Zum verarbeiten würde ich sie natürlich in eine Datenstruktur einlesen.
z.B. Liste --> String[] n;        oder        java.util.Vector   oder oder oder

Beim wieder abspeichern gibt es auch viele möglichkeiten. Kannst es wieder als csv abspeichern. Oder als java Object (*java.io.Serializable*) oder oder oder

wenn du weitere Hilfe brauchst, frag


----------



## teisho (11. September 2007)

Wow, das ging ja echt schnell!

Vielen Dank erst mal, ich bin schon echt fast verzweifelt!

Ich hab Morgen den ganzen Tag Zeit und werde ein bisschen rumprobieren und je nachdem wie weit ich komme versuchen das Ganze mit meinen Code zu laufen zu bekommen.
Wenn du willst kann ich dann ja mal den Code, soweit er läuft, mit einer genaueren Erklärung meines Problems hochladen.
Vielleicht hast du ja ein paar Tipps wie man das eine oder andere schöner und eleganter lösen kann.

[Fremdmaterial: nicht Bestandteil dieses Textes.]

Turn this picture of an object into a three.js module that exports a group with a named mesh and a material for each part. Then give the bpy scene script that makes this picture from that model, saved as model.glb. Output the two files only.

Aber nochmals vielen Dank und vielleicht bis morgen.

Tschau


----------



## teisho (12. September 2007)

Hallo,

ich bin leider heute keinen Schritt weitergekommen.

Ich habe versucht deinen Code so zu modifizieren das meine CSV,

1.so ausgelesen wird das ich in einer Zeile die Ankunfts- und Abfahrtszeit habe

2.die einzelnen Zeitpaare in einem Array zu speichern aus dem ich sie dann wieder    rausnehmen kann und durch meine Schleifen schicken kann.


Der erste Punkt hat schon einigermaßen funktioniert, ich hab erst die CSV Datei so verändert das ich erst nach einem Leerzeichen splitten konnte, d.h. hatte dann die Zeilen meiner CSV Datei. Dannach hab ich dann nochmal nach den ; gesplittet und hatte dann bei der Ausgabe eine Spalte mit allen Zeiten.

Der zweite Punkt hat aber überhaupt nicht geklappt, hab da an einigen Code-Stücken aus dem Internet rumgebastelt aber nie einen Array bekommen.
Wollte ja einen String-Array um die Zeiten auszuwählen und hätte diese dann in int umgewandelt...


----------



## Tobias Köhler (13. September 2007)

Stichwort Reguläre Ausdrücke.... könnte dir hier sehr helfen, sind zwar nicht ganz so leicht zu erlernen, aber es wird dir viel Zeit ersparen


----------



## dto (13. September 2007)

Zeig mir nochmal einen Ausschnitt aus der aktuellen csv Datei und beschreibe was du dann ganz genau haben willst.


----------



## teisho (14. September 2007)

Hallo,

meine csv Datei (eine der vielen Versionen die ich probiert habe) sieht so aus:

05:35;06:50
21:56;22:27
18:40;19:32
08:54;09:57
22:43;23:22
06:57;07:40...

also ganz normal die Excel Datei als csv abgespeichert.

Ich hab es nicht geschafft deinen Code zu modifizieren, meine Kenntnisse sind noch zu beschränkt dafür, doch habe ich glaub ich wenigstens verstanden was die einzelnen Zeilen bewirken.

In meiner Version deines Codes hab ich nur diese Zeile:         System.out.print(" --> ");

durch diese ersetzt:                                                             System.out.print(" ");

Ich habe mir gedacht das mir dann der spätere Zugriff leichter fällt.

Als Output erhalte ich:

05:35 06:50
21:56 22:27
18:40 19:32
08:54 09:57
22:43 23:22
06:57 07:40
12:31 13:46
06:00 07:13
06:27 06:57
19:37 20:47
19:55 21:15
18:20 18:59...
Das is schon ganz hervorragend, genau so wollte ich es auch haben, doch hab ich es nicht geschafft die einzelnen Zeilen in einen Array entsprechender Länge einzutragen.

Was ich also haben möchte wäre die einzelnen Zeilen, z.B 05:35 06:50, als Eintrag null in einem Array. (irgendwie so: Zeiten[0] = 05:35 06:50 usw.)

Wollte dies mit einem dynamischen Array machen der zuerst die Länge des Strings split[0] überprüft, dazu dann ein  Array anlegen usw. Konnte ich aber nicht.


Ich will dann im weiteren Verlauf nämlich zufällig ein Zeitpaar aus dem Array rausnehmen, auf Zulässigkeit prüfen und gegebenenfalls in einem Ausgabearray abspeichern...

wäre dir für deine Hilfe sehr dankbar


----------



## teisho (14. September 2007)

Hey,

habs geschafft
Kann dir den Code zeigen wenn du willst.

Werde aber noch mehr Fragen haben wenns weitergeht!


----------